> **DATA EXCERPT**
----

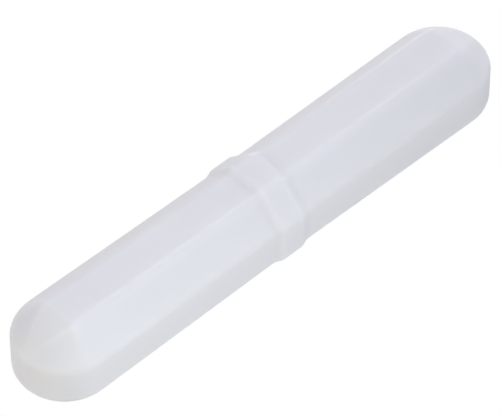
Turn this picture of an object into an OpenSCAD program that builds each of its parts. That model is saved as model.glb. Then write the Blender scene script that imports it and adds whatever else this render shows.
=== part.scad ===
// Octagonal magnetic stir bar with a moulded-on pivot ring
// X runs along the bar, Z is up, and the origin is under the ring, on the bench.

/* [Bar] */
// Length over both domed ends
bar_length = 76.2; // [40:0.1:120]
// Width across the flats where the domed ends begin
end_width = 13.05; // [10:0.05:16]
// Width across the flats at the middle of the bar, under the ring
waist_width = 12.6; // [10:0.05:15.5]
// Rounding of the long edges and of the rim round each end
edge_radius = 1.6; // [0.5:0.05:2.5]

/* [Domed ends] */
// Angle at which the crown of a dome leaves the flat beside it
dome_lead_angle = 6; // [2:0.5:12]

/* [Pivot ring] */
// Length of the ring's flat land along the bar
ring_land = 3.2; // [2:0.1:8]
// Length of each sloping flank beside the land
ring_flank = 1.1; // [0.2:0.05:1.5]
// Height of the land above the bar's waist
ring_rise = 0.4; // [0.1:0.05:1.5]

/* [Magnet] */
// Diameter of the rod magnet sealed inside
magnet_diameter = 8; // [4:0.1:8.5]
// Moulded cover between each end of the magnet and the tip of the bar
end_cover = 7.1; // [5:0.1:15]
// Chamfer on the magnet's ends
magnet_chamfer = 0.5; // [0.2:0.1:1]
// Clearance between the magnet and the jacket all round
magnet_clearance = 0.05; // [0.02:0.01:0.2]

/* [Hidden] */

sides = 8;
corner_turn = 360 / sides;
// Half a flat, as a share of half the width across the flats
flat_share = tan(corner_turn / 2);
// Steps round the rounding of an edge, round each semicircular end and along each ridge of a dome
edge_steps = 4;
rim_steps = 32;
ridge_steps = 10;
// Depth to which the ring's flanks run on below the surface of the bar
ring_root = 0.15;

ring_width = waist_width + 2 * ring_rise;
axis_height = max(ring_width, end_width) / 2;
magnet_length = bar_length - 2 * end_cover;

// The rounded shape is a core whose every point lies one edge radius inside the real surface.
// These are the core's half width, its half flat and the centre of the semicircle at its end.
core_half_width = end_width / 2 - edge_radius;
core_half_flat = core_half_width * flat_share;
dome_centre_x = bar_length / 2 - end_width / 2;

// The crown of a dome is one arc, from the end of the top flat down to the tip of the rim
crown_drop = core_half_width - core_half_flat;
crown_chord = norm([core_half_width, crown_drop]);
crown_half_turn = atan(crown_drop / core_half_width) - dome_lead_angle;
crown_radius = crown_chord / 2 / sin(crown_half_turn);
ridge_shares = [for (i = [0 : ridge_steps - 1]) i / ridge_steps];

// At share s of the arc: its slope, its distance out from the dome's centre, its height above the rim
function crown_slope(s) = dome_lead_angle + 2 * crown_half_turn * s;
function crown_out(s) = crown_radius * (sin(crown_slope(s)) - sin(dome_lead_angle));
function crown_height(s) = crown_drop - crown_radius * (cos(dome_lead_angle) - cos(crown_slope(s)));

function unit(v) = v / norm(v);

// Points of a rounded edge at p on the core, from the direction a of one face to b of the other
function rounding(p, a, b) = [
    for (i = [0 : edge_steps])
        p + edge_radius * unit(a + (b - a) * i / edge_steps)
];

// Outline of a regular octagon with rounded corners, w across the flats
function octagon(w) = [
    for (k = [0 : sides - 1])
        let (
            reach = (w / 2 - edge_radius) / cos(corner_turn / 2),
            middle = (k + 0.5) * corner_turn,
            from = k * corner_turn,
            to = from + corner_turn
        )
            each rounding(reach * [cos(middle), sin(middle)], [cos(from), sin(from)], [cos(to), sin(to)])
];

// The rim's upper edge at angle a in plan, above an upright wall that is round in plan.
// The face above it leans back until it rests on a ridge of the core.
function rim_edge(a) = let (
    outward = [cos(a), sin(a)],
    lean = max([
        for (s = ridge_shares)
            let (ridge = [crown_out(s), core_half_flat * crown_height(s) / crown_drop])
                atan2(crown_height(s), core_half_width - ridge * outward)
    ])
) rounding(
    [core_half_width * outward.x, core_half_width * outward.y, core_half_flat],
    [sin(lean) * outward.x, sin(lean) * outward.y, cos(lean)],
    [outward.x, outward.y, 0]
);

// A ridge at share s of the crown's arc. The ridges run together at the tip, so each one's tangent
// meets the rim's plane on the bar's axis, and the face beside the ridge touches the rim from there.
function ridge_edge(s) = let (
    fall = tan(crown_slope(s)),
    kept = crown_height(s) / crown_drop,
    along = [1, -core_half_flat / crown_drop * fall, -fall],
    contact = acos(core_half_width / (crown_out(s) + crown_height(s) / fall))
) rounding(
    [crown_out(s), core_half_flat * kept, core_half_flat + crown_height(s)],
    [sin(crown_slope(s)), 0, cos(crown_slope(s))],
    unit(cross(along, [-sin(contact), cos(contact), 0]))
);

// One quarter of a domed end, above and beside the bar's axis, about the dome's centre
dome_quarter = concat(
    [for (i = [0 : rim_steps / 2 - 1]) each rim_edge(180 * i / rim_steps)],
    [for (s = ridge_shares) each ridge_edge(s)]
);

// One half of the bar, from beside its middle to the tip of its domed end
module half_bar() {
    points = concat(
        [for (p = octagon(waist_width)) [ring_land / 4, p.x, p.y]],
        [for (p = octagon(end_width)) [dome_centre_x, p.x, p.y]],
        [for (side = [-1, 1], up = [-1, 1], p = dome_quarter) [dome_centre_x + p.x, side * p.y, up * p.z]]
    );
    hull()
        polyhedron(points, [[for (i = [0 : len(points) - 1]) i]]);
}

// A plate lying across the bar, centred on its middle
module octagon_plate(w, thickness) {
    translate([-thickness / 2, 0, 0])
        rotate([90, 0, 90])
            linear_extrude(thickness)
                polygon(octagon(w));
}

// The ring that the bar pivots on: a flat land between two sloping flanks
module pivot_ring() {
    hull() {
        octagon_plate(ring_width, ring_land);
        octagon_plate(waist_width - 2 * ring_root, ring_land + 2 * ring_flank * (1 + ring_root / ring_rise));
    }
}

// A rod along the bar with a chamfer at both ends
module rod(diameter, length, chamfer) {
    r = diameter / 2;
    rotate([0, 90, 0])
        rotate_extrude($fn = 96)
            polygon([
                [0, -length / 2],
                [r - chamfer, -length / 2],
                [r, -length / 2 + chamfer],
                [r, length / 2 - chamfer],
                [r - chamfer, length / 2],
                [0, length / 2]
            ]);
}

module jacket() {
    color("white")
        translate([0, 0, axis_height])
            difference() {
                union() {
                    half_bar();
                    mirror([1, 0, 0]) half_bar();
                    pivot_ring();
                }
                rod(magnet_diameter + 2 * magnet_clearance, magnet_length + 2 * magnet_clearance, magnet_chamfer);
            }
}

module magnet() {
    color("dimgray")
        translate([0, 0, axis_height])
            rod(magnet_diameter, magnet_length, magnet_chamfer);
}

jacket();
magnet();
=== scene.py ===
# %% [markdown]
# # A magnetic stir bar
#
# A stir bar is a rod magnet inside a white fluoropolymer moulding. It lies in a beaker, and a turning
# magnet under the hotplate spins it. This one is octagonal, both ends are faceted domes, and a low ring
# round its middle carries it, so that it spins on a small patch and not on its whole length.
#
# The lesson builds the look of that moulding round a model that already has the right size. Each cell
# does one step. Run them from top to bottom.

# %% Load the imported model
import math

import bpy
from mathutils import Matrix, Vector


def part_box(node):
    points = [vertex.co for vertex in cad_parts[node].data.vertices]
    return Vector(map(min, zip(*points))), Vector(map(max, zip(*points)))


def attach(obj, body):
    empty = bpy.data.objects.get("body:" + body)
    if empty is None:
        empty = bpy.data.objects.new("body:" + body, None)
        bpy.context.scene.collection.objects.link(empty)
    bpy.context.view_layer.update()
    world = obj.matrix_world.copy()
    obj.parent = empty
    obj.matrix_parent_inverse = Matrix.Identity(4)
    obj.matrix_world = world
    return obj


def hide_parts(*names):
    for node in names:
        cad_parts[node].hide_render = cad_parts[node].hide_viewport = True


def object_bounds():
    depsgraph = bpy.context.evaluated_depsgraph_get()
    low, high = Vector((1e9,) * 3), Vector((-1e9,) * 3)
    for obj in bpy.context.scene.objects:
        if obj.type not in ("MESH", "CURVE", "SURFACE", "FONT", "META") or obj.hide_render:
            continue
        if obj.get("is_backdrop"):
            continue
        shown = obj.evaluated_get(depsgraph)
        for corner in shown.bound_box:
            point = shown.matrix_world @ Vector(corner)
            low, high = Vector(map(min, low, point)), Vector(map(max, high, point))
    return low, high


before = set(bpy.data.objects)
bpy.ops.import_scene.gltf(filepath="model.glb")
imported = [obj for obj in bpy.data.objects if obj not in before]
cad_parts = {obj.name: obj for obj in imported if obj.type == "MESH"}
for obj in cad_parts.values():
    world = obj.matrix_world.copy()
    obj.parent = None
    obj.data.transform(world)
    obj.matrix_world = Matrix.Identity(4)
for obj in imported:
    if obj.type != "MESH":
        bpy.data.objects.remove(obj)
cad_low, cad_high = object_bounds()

# Blender works in metres
MM = 0.001

print("nodes:", sorted(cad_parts), "box in mm:", [round(v / MM, 2) for v in cad_high - cad_low])

# %% [markdown]
# ## Sizes
#
# The long sizes are read from the loaded model, so the new surface can't drift away from it. The few
# sizes that a box can't tell, such as the width at the waist and the radius of an edge, are named here
# in millimetres, and each one is multiplied by MM once.

# %% Name the sizes of the bar
jacket_low, jacket_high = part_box("jacket")
bar_length = jacket_high.x - jacket_low.x
ring_width = jacket_high.z - jacket_low.z
axis_height = (jacket_high.z + jacket_low.z) / 2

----

Starting at the first line of the material above, reproduce each line exactly up to and including the line with "dome_lead_angle = 6; // [2:0.5:12]".

> **THE RESPONSE**
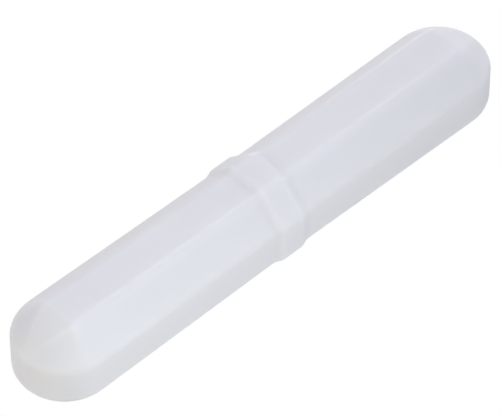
Turn this picture of an object into an OpenSCAD program that builds each of its parts. That model is saved as model.glb. Then write the Blender scene script that imports it and adds whatever else this render shows.
=== part.scad ===
// Octagonal magnetic stir bar with a moulded-on pivot ring
// X runs along the bar, Z is up, and the origin is under the ring, on the bench.

/* [Bar] */
// Length over both domed ends
bar_length = 76.2; // [40:0.1:120]
// Width across the flats where the domed ends begin
end_width = 13.05; // [10:0.05:16]
// Width across the flats at the middle of the bar, under the ring
waist_width = 12.6; // [10:0.05:15.5]
// Rounding of the long edges and of the rim round each end
edge_radius = 1.6; // [0.5:0.05:2.5]

/* [Domed ends] */
// Angle at which the crown of a dome leaves the flat beside it
dome_lead_angle = 6; // [2:0.5:12]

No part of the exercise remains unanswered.